L’essai sur les cannibales 

3S’il est un texte célèbre qui fonde son propos sur la lecture de traductions de chansons indiennes au xvie siècle, c’est bien le chapitre 30 du Livre I des Essais de Montaigne. L’essai sur les cannibales a été commenté de nombreuses fois et l’on ne se proposera certainement pas d’ajouter une analyse à celles qui existent déjà9. On se contentera d’en rappeler l’argumentation générale : l’évocation du Nouveau Monde entraîne la description des coutumes de peuples américains (surtout des Indiens du Brésil, ce qui est lié évidemment aux sources françaises, abondantes en la matière, en raison de l’entreprise de Villegaignon et de la tentative d’établir une colonie française dans la baie de Rio10) afin d’exhiber la relativité de la notion de barbarie. La description des mœurs des cannibales fonctionne comme un révélateur de la barbarie européenne et comme la reconnaissance d’une civilité américaine au moins égale à celle que les Européens croient détenir. Dans cet argumentaire la littérature tient une place de choix11. En effet, la mention de chansons cannibales vient appuyer l’idée que les Indiens constituent une nation policée :

J’ay une chanson faicte par un prisonnier, où il y a ce traict : qu’ils viennent hardiment trétous et s’assemblent pour disner de luy : car ils mangeront quant et quant leurs peres et leurs ayeux, qui ont servy d’aliment et de nourriture à son corps. Ces muscles, dit-il, cette cher et ces veines, ce sont les vostres, pauvres fols que vous estes ; vous ne recognoissez pas que la substance des membres de vos ancestres s’y tient encore : savourez les bien, vous y trouverez le goust de vostre propre chair. Invention qui ne sent aucunement la barbarie12.

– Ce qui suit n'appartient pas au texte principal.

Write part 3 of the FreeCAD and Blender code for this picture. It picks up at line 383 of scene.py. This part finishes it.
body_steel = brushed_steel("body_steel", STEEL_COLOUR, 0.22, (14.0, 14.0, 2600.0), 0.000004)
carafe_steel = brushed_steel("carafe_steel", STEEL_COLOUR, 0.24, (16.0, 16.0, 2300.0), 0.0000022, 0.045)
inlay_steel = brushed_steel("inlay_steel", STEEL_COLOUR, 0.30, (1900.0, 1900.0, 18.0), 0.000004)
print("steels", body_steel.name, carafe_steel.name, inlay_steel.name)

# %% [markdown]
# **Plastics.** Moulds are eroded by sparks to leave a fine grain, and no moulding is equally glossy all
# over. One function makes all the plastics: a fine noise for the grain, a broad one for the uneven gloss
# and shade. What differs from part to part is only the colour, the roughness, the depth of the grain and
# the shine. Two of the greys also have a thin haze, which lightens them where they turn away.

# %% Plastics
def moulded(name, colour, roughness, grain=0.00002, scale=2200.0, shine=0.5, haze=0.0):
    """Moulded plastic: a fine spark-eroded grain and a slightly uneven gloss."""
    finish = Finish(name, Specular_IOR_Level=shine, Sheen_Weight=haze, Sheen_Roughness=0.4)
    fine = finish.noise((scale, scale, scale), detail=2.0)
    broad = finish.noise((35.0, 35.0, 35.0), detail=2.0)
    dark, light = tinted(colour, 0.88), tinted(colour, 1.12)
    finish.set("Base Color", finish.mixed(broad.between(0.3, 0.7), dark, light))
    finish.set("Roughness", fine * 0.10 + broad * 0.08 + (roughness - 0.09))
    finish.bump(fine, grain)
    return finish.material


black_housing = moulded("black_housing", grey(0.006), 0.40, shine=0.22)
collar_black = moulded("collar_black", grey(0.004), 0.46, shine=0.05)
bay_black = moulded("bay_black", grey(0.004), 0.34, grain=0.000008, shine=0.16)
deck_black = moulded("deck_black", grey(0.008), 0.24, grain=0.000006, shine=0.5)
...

4Plus loin c’est la comparaison avec une tradition littéraire européenne qui achève d’affirmer le caractère littéraire des chansons :

Outre celuy que je vien de reciter de l’une de leurs chansons guerrieres, j’en ay un’autre, amoureuse, qui commence en ce sens : Couleuvre, arreste toy ; arreste toy, couleuvre, afin que ma sœur tire sur le patron de ta peinture la façon et l’ouvrage d’un riche cordon que je puisse donner à m’amie : ainsi soit en tout temps ta beauté et ta disposition preferée à tous les autres serpens. Ce premier couplet, c’est le refrein de la chanson. Or j’ay assez de commerce avec la poesie pour juger cecy, que non seulement il n’y a rien de barbarie en cette imagination, mais qu’elle est tout à fait Anacreontique. Leur langage, au demeurant, c’est un doux langage et qui a le son aggreable, retirant aux terminaisons Grecques13.

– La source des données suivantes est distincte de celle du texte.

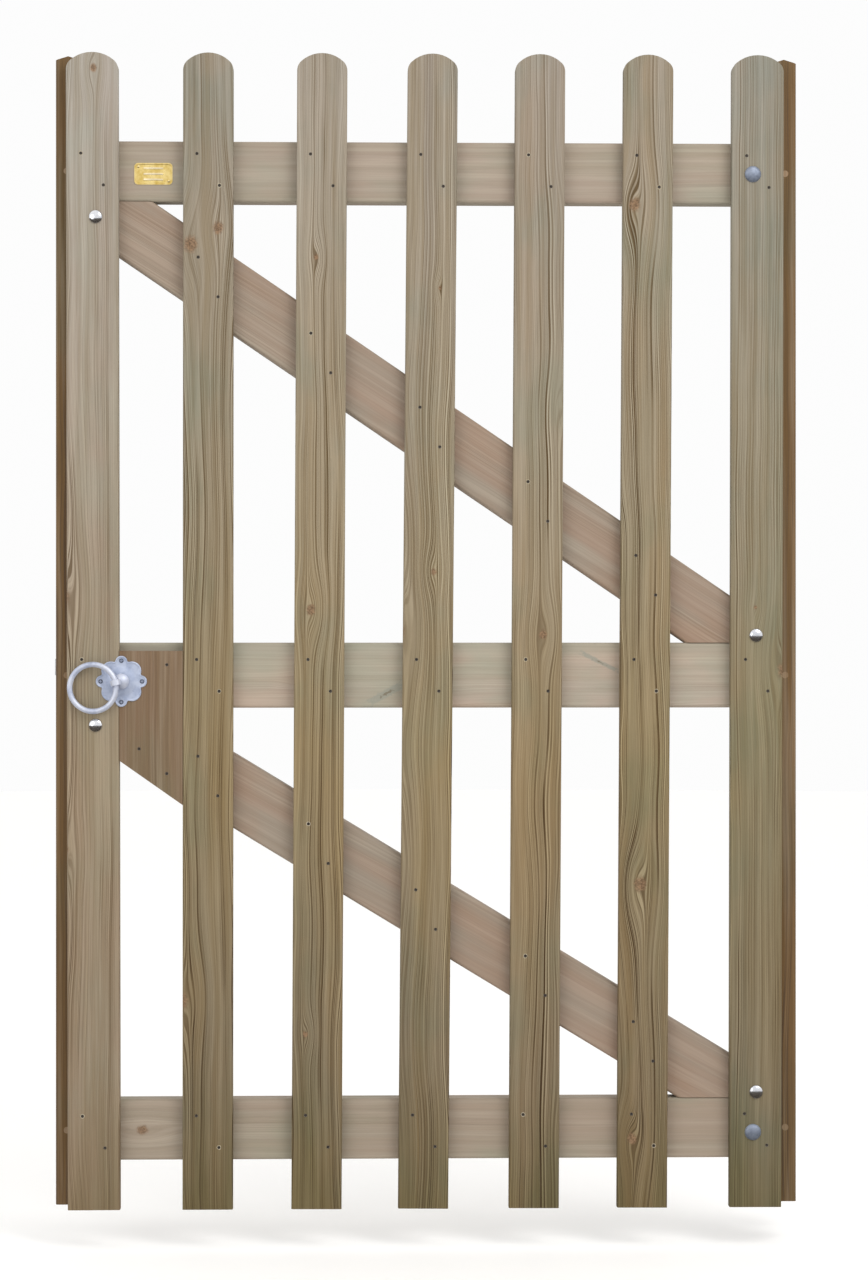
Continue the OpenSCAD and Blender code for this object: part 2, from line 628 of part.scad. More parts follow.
// a plate with four pointed and four round lobes, and a domed middle
module rose_plate() color(bright_color) placed() difference() {
    ball_r = (rose_dome_d * rose_dome_d / 4 + rose_dome_h * rose_dome_h) / (2 * rose_dome_h);
    front_y = -rose_t - rose_dome_h;
    reach = rose_w / 2;
    root = rose_lobe_r;
    union() {
        translate([spindle_x, 0, spindle_z]) rotate([90, 0, 0]) linear_extrude(rose_t) {
            circle(reach - rose_lobe_r, $fn = 96);
            for (a = [45:90:315]) rotate(a)
                translate([reach - rose_lobe_in, 0]) circle(rose_lobe_r, $fn = 64);
            for (a = [0:90:270]) rotate(a)
                polygon([[root, -rose_root_half], [reach - rose_tip, -rose_tip_half], [reach, 0],
                         [reach - rose_tip, rose_tip_half], [root, rose_root_half]]);
        }
        intersection() {
            translate([spindle_x, ball_r + front_y, spindle_z]) sphere(ball_r, $fn = 128);
            along_y(spindle_x, front_y, spindle_z, rose_dome_d, -front_y);
        }
    }
    along_y(spindle_x, front_y - cut, spindle_z, spindle_d + 2 * latch_clear, 2 * cut - front_y);
    rose_screw_set();
}
module rose_screw_set() for (p = rose_screw_places) wood_screw(p, -rose_t, rose_screw_len);
module rose_screws() color(bright_color) placed() rose_screw_set();

// the direction from the spindle to the ring's middle, and the eye's middle
ring_dir = 180 + ring_dip;
eye_pos = [spindle_x + eye_out * cos(ring_dir), -eye_y, spindle_z + eye_out * sin(ring_dir)];
boss_y = rose_t + rose_dome_h + boss_gap;
module at_eye() translate(eye_pos) rotate([0, -ring_dip, 0]) children();

// the spindle with its domed boss and the lug that holds the ring
module spindle() color(bright_color) placed() difference() {
    ball_r = (boss_d * boss_d / 4 + boss_h * boss_h) / (2 * boss_h);
    union() {
        along_y(spindle_x, -boss_y, spindle_z, spindle_d, boss_y + bar_y + bar_t + spindle_end);
        intersection() {
            translate([spindle_x, ball_r - boss_h - boss_y, spindle_z]) sphere(ball_r, $fn = 96);
            along_y(spindle_x, -boss_y - boss_h, spindle_z, boss_d, boss_h);
        }
        at_eye() translate([0, 0, -lug_w / 2]) cylinder(r = lug_r, h = lug_w);
    }
    at_eye() translate([0, 0, -lug_w]) cylinder(r = eye_hole_r, h = 2 * lug_w);
}
module lifter() color(zinc_color) placed()
    translate([spindle_x, bar_y + bar_t, spindle_z]) rotate([90, 0, 0]) difference() {
        union() {
            cylinder(r = tongue_up - lifter_rim, h = bar_t);
            linear_extrude(bar_t)
                polygon([[-1, tongue_up - 1], [1, tongue_up], [tongue_len, tongue_up],
                         [tongue_len, tongue_up - tongue_t], [spindle_d / 2, -spindle_d / 2]]);
        }
        translate([0, 0, -cut]) cylinder(d = spindle_d, h = bar_t + 2 * cut);
    }
module ring() color(bright_color) placed() at_eye() rotate([0, 0, -ring_tilt])
    translate([-ring_r, 0, 0]) rotate([90, 0, 0])
        rotate_extrude($fn = 128) translate([ring_r, 0]) circle(d = ring_bar_d);

module back_plate() color(zinc_color) placed() difference() {
    translate([spindle_x - back_plate_w / 2, back_y, spindle_z - back_plate_w / 2])
        cube([back_plate_w, plate_t, back_plate_w]);
    along_y(spindle_x, back_y - cut, spindle_z, spindle_d + 2 * latch_clear, plate_t + 2 * cut);
    back_screw_set();
}
module back_screw_set()
    for (p = back_screw_places) wood_screw(p, back_y + plate_t, back_screw_len, true);
module back_plate_screws() color(zinc_color) placed() back_screw_set();

module latch_bar() color(zinc_color) placed() difference() {
    translate([0, bar_y + bar_t, 0]) rotate([90, 0, 0]) linear_extrude(bar_t) {
        translate([-half_w - bar_past, bar_low_z]) square([half_w + bar_past + pivot_x, bar_h]);
        translate([pivot_x, pivot_z]) circle(bar_h / 2);
    }
    along_y(pivot_x, bar_y - cut, pivot_z, pivot_d + 2 * latch_clear, bar_t + 2 * cut);
}
module pivot_screw() color(zinc_color) placed() {
    head_y = bar_y + bar_t + side_play;
    along_y(pivot_x, back_y - pivot_in, pivot_z, pivot_thread_d, pivot_in);
    along_y(pivot_x, back_y, pivot_z, pivot_d, head_y - back_y);
    along_y(pivot_x, head_y, pivot_z, pivot_head_d, pivot_head_h);
}
module pivot_spacer() color(zinc_color) placed() difference() {
    along_y(pivot_x, back_y, pivot_z, spacer_d, plate_t + bar_gap - side_play);
    along_y(pivot_x, back_y - cut, pivot_z, pivot_d, plate_t + bar_gap + 2 * cut);
}

// the strap that the bar slides in, screwed to the latch stile
module latch_keeper() color(zinc_color) placed() difference() {
    depth = bar_y + bar_t + keeper_gap + plate_t - back_y;
    union() {
        translate([keeper_x - keeper_w / 2, back_y, keeper_low_z - plate_t - keeper_foot])
            cube([keeper_w, plate_t, keeper_high_z - keeper_low_z + 2 * (plate_t + keeper_foot)]);
        translate([keeper_x - keeper_w / 2, back_y, keeper_low_z - plate_t])
            cube([keeper_w, depth, keeper_high_z - keeper_low_z + 2 * plate_t]);
    }
    translate([keeper_x - keeper_w, back_y - cut, keeper_low_z])
        cube([2 * keeper_w, depth - plate_t + cut, keeper_high_z - keeper_low_z]);
    keeper_screw_set();
}
module keeper_screw_set()
    for (p = keeper_screw_places) wood_screw(p, back_y + plate_t, keeper_screw_len, true);
module keeper_screws() color(zinc_color) placed() keeper_screw_set();

for (i = [1:picket_count]) picket(i);
latch_stile();
hinge_stile();
top_rail();
middle_rail();
bottom_rail();
upper_brace();
lower_brace();
lock_block();
tenon_dowels();
picket_nails();
lock_block_nails();
maker_plate();
maker_plate_pins();
brace_bolts();
brace_washers();
brace_nuts();
hinge_bolts();
hinge_washers();
hinge_nuts();
hinge_screws();
upper_hinge_band();
lower_hinge_band();
upper_hook_plate();
upper_hook_pin();
lower_hook_plate();
lower_hook_pin();
rose_plate();
rose_screws();
spindle();
lifter();
ring();
back_plate();
back_plate_screws();
latch_bar();
pivot_screw();
pivot_spacer();
latch_keeper();
keeper_screws();
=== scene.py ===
import json
import math
import random

import bmesh
import bpy
from mathutils import Matrix, Vector

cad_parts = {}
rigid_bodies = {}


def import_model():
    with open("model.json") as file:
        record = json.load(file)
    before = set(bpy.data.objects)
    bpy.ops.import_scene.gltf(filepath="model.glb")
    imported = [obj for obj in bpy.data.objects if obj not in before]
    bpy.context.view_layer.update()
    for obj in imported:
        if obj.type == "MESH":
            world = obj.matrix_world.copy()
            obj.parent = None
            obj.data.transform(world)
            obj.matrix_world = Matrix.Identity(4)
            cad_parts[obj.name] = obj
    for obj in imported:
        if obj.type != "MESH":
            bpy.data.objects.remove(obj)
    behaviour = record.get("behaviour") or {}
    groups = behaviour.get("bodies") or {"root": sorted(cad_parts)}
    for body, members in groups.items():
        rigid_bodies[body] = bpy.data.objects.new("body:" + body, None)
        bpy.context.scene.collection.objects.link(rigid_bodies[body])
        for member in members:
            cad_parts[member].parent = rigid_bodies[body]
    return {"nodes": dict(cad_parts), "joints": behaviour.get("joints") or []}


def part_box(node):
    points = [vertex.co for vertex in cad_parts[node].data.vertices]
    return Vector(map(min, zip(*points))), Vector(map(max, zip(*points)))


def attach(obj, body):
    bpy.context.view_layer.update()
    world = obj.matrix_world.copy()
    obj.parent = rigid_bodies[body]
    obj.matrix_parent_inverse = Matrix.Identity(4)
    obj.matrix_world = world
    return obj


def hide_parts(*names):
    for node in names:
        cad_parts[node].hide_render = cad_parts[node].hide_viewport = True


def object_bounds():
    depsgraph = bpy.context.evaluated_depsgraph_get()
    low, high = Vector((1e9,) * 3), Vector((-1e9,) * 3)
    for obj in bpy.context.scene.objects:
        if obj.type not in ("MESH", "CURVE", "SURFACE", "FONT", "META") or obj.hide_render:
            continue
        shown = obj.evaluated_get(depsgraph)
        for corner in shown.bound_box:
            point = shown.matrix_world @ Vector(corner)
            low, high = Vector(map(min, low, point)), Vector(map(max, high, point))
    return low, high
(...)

5Si Montaigne reconnaît des qualités poétiques aux chansons cannibales, voilà qui n’a rien de particulièrement singulier pour l’époque : la majorité des voyageurs s’émerveillent des qualités poétiques des langues parlées par les populations nouvellement rencontrées14. Ce qui nous intéresse plus particulièrement dans le texte de Montaigne, c’est bien entendu le geste comparatiste.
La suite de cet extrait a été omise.